* Data shown *

## Start

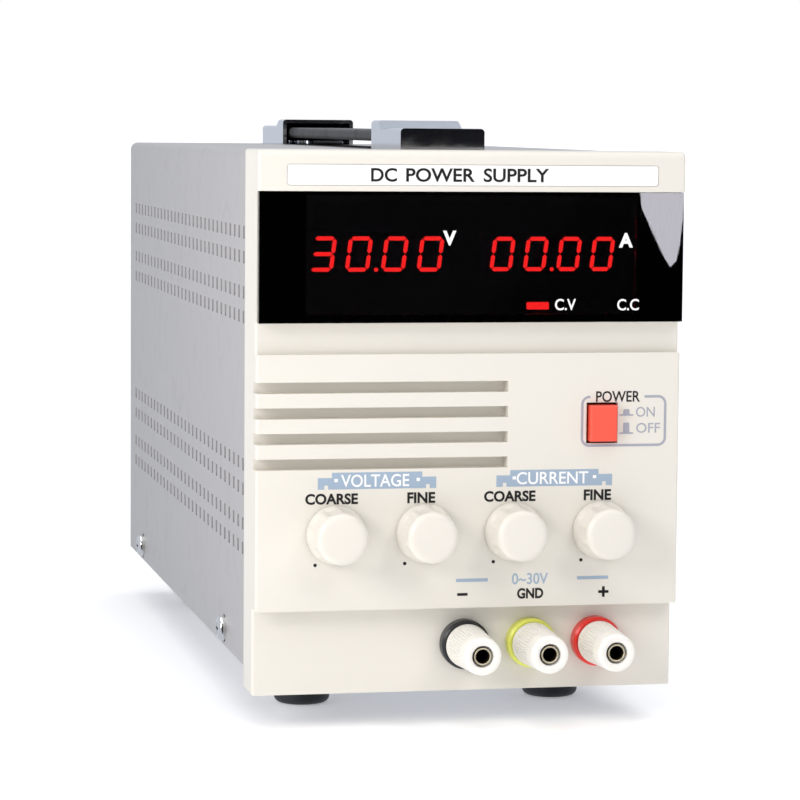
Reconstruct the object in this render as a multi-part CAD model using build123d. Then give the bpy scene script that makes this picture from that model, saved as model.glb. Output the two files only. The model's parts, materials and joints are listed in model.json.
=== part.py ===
from build123d import *
import math
import os

# Bench power supply: a slotted sheet-metal case with a moulded front bezel, red digit display, four
# control knobs, a latching power button, three binding posts, a strap handle and a rear fan.
# While modelling, X runs to the right of the front, Y runs from the front to the back with 0 at the
# joint of bezel and cover, and Z is up with 0 at the lower edge of the bezel. Everything is moved
# once, at the end, so that the origin lies under the middle of the whole box, on the ground.

os.makedirs("parts", exist_ok=True)

# ------------------------------------------------------------------ case
CASE_WIDTH = 125.0
CASE_HEIGHT = 156.8
BODY_LENGTH = 270.5          # the cover, behind the bezel
COVER_SHEET = 1.0
COVER_INSET = 0.5            # the cover stands this far inside the outline of the bezel
COVER_FOLD_R = 2.5
COVER_BOTTOM_Z = 6.0
REAR_LIP = 6.0               # the cover's folded rear edge
REAR_LIP_R = 2.5
CHASSIS_SHEET = 1.2
FLANGE_REACH = 12.0          # flanges of front plate and rear panel on the floor
PLATE_BORDER = 12.5
TRAY_FLANGE = 16.0
SLIDE_CLEARANCE = 0.2        # between sheets that slide into each other
FOOT_DROP = 11.0             # the feet reach this far below the bezel

# ------------------------------------------------------------------ ventilation slots in the cover
SLOT_WIDTH = 3.0
SLOT_HEIGHT = 3.6
SLOT_PITCH = 8.5
SLOT_START = 5.5
SLOT_END_MARGIN = 12.0
SLOT_ROW_PAIR = 7.2          # between the two rows of a pair
SLOT_PAIR_PITCH = 17.4       # between the pairs of a group
SLOT_GROUP_DROPS = (24.3, 91.9)   # upper row of each group below the top of the bezel
DIMPLE_R = 4.5
DIMPLE_DEPTH = 0.5
DIMPLE_FROM_REAR = 38.0
DIMPLE_Z = 85.0

# ------------------------------------------------------------------ bezel
BEZEL_WALL = 2.2
TERMINAL_TOP = 25.1          # heights where the front steps in or out
CONTROL_TOP = 98.7
STRIP_TOP = 107.5
TERMINAL_DEPTH = 14.3        # how far each zone stands in front of the joint
CONTROL_DEPTH = 20.3
STRIP_DEPTH = 18.1
HEAD_DEPTH = 23.1
LABEL_ZONE = 11.6            # height of the band above the window
BEZEL_TOP_R = 2.3
BEZEL_EDGE_R = 0.8
GROOVE_HEIGHT = 3.2
GROOVE_PITCH = 7.3
GROOVE_COUNT = 4
GROOVE_LOW_Z = 65.7
GROOVE_END_X = 11.1
GROOVE_FLOOR = 4.8
BOSS_R = 3.6
BOSS_SIDE = 8.5              # bezel screw bosses from the side of the case
BOSS_END = 7.8               # the upper pair from the top
LOW_BOSS_Z = 12.8
SMALL_BOSS_R = 2.6
CONTROL_BOSS_X = 52.0

# ------------------------------------------------------------------ display
WINDOW_EDGE = 0.3            # the pane ends this far inside the outline of the head
WINDOW_THICK = 2.0
WINDOW_SINK = 0.5
WINDOW_CLEARANCE = 0.15
WINDOW_SEAT = 1.8
SEAT_OPENING = (97.0, 34.0)
LABEL_MARGIN = 8.1
LABEL_HEIGHT = 6.1
LABEL_THICK = 0.5
LABEL_CORNER_R = 1.0
LABEL_DROP = 1.2             # middle of the label below the middle of its band
LABEL_SINK = 0.1             # face of the label behind the face of the head
BOARD_THICK = 1.6
DIGIT_MODULE = (40.2, 12.7, 7.0)
DIGIT_SETBACK = 6.1          # face of the digit modules behind the front of the head
DIGIT_CENTRES_X = (-27.2, 24.4)
DIGIT_Z = 127.1
INDICATOR_SIZE = (6.4, 2.2, 8.0)
INDICATORS_X = (19.8, 38.3)
INDICATOR_Z = 112.3
DISPLAY_BOARD = (113.0, 33.5)
DISPLAY_BOARD_DROP = 0.25    # middle of the display board below the middle of the digits
DISPLAY_BOSS_PLACE = (53.0, 12.0)

# ------------------------------------------------------------------ knobs and potentiometers
KNOB_PITCH = 26.2
KNOB_Z = 47.1
KNOB_BASE_R = 8.6
KNOB_FACE_R = 7.5
KNOB_LENGTH = 12.0
KNOB_GAP = 0.5
KNOB_FACE_ROUND = 0.8
KNOB_SKIRT_DEPTH = 3.4
KNOB_SKIRT_WALL = 1.9
KNOB_BORE_END = 2.2
FLUTE_COUNT = 10
FLUTE_R = 4.5
FLUTE_DEPTH = 0.45
SHAFT_R = 3.0
SHAFT_FLAT = 1.5             # flat of the shaft above its middle
SHAFT_SEAT = 4.2             # reach of the shaft into the potentiometer
RUNNING_CLEARANCE = 0.05
POT_R = 8.2
POT_DEPTH = 9.0
BUSHING_R = 3.5
BUSHING_LENGTH = 5.4
POT_NUT_FLATS = 10.0
POT_NUT_THICK = 2.0
CONTROL_BOARD = (110.0, 26.0)

# ------------------------------------------------------------------ power button and switch
BUTTON_X = 39.2
BUTTON_Z = 78.3
BUTTON_SIZE = (8.0, 10.5)
BUTTON_GAP = 0.7
BUTTON_STAND = 2.6           # pushed in and latched, the button still stands this far out
BUTTON_BLOCK = 7.5
BUTTON_TRAVEL = 3.5          # how much further out it stands when released
STEM_SIDE = 4.0
STEM_LENGTH = 7.0
STEM_CLEARANCE = 0.3
SWITCH_SIZE = (13.0, 26.0, 18.5)
SWITCH_EAR_THICK = 2.0
SWITCH_EAR_REACH = 5.6
SWITCH_BOSS_LENGTH = 4.2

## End

* Brief *
Using the data above, restate word for word the lines from its opening line through the line that contains "DIMPLE_Z = 85.0", and no more.

* Completed task *
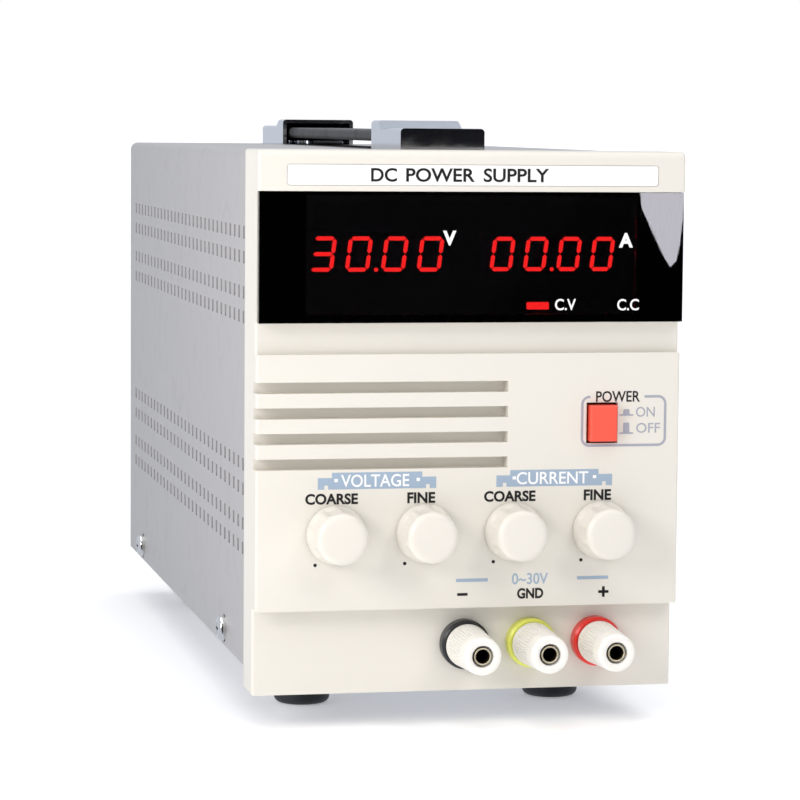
Reconstruct the object in this render as a multi-part CAD model using build123d. Then give the bpy scene script that makes this picture from that model, saved as model.glb. Output the two files only. The model's parts, materials and joints are listed in model.json.
=== part.py ===
from build123d import *
import math
import os

# Bench power supply: a slotted sheet-metal case with a moulded front bezel, red digit display, four
# control knobs, a latching power button, three binding posts, a strap handle and a rear fan.
# While modelling, X runs to the right of the front, Y runs from the front to the back with 0 at the
# joint of bezel and cover, and Z is up with 0 at the lower edge of the bezel. Everything is moved
# once, at the end, so that the origin lies under the middle of the whole box, on the ground.

os.makedirs("parts", exist_ok=True)

# ------------------------------------------------------------------ case
CASE_WIDTH = 125.0
CASE_HEIGHT = 156.8
BODY_LENGTH = 270.5          # the cover, behind the bezel
COVER_SHEET = 1.0
COVER_INSET = 0.5            # the cover stands this far inside the outline of the bezel
COVER_FOLD_R = 2.5
COVER_BOTTOM_Z = 6.0
REAR_LIP = 6.0               # the cover's folded rear edge
REAR_LIP_R = 2.5
CHASSIS_SHEET = 1.2
FLANGE_REACH = 12.0          # flanges of front plate and rear panel on the floor
PLATE_BORDER = 12.5
TRAY_FLANGE = 16.0
SLIDE_CLEARANCE = 0.2        # between sheets that slide into each other
FOOT_DROP = 11.0             # the feet reach this far below the bezel

# ------------------------------------------------------------------ ventilation slots in the cover
SLOT_WIDTH = 3.0
SLOT_HEIGHT = 3.6
SLOT_PITCH = 8.5
SLOT_START = 5.5
SLOT_END_MARGIN = 12.0
SLOT_ROW_PAIR = 7.2          # between the two rows of a pair
SLOT_PAIR_PITCH = 17.4       # between the pairs of a group
SLOT_GROUP_DROPS = (24.3, 91.9)   # upper row of each group below the top of the bezel
DIMPLE_R = 4.5
DIMPLE_DEPTH = 0.5
DIMPLE_FROM_REAR = 38.0
DIMPLE_Z = 85.0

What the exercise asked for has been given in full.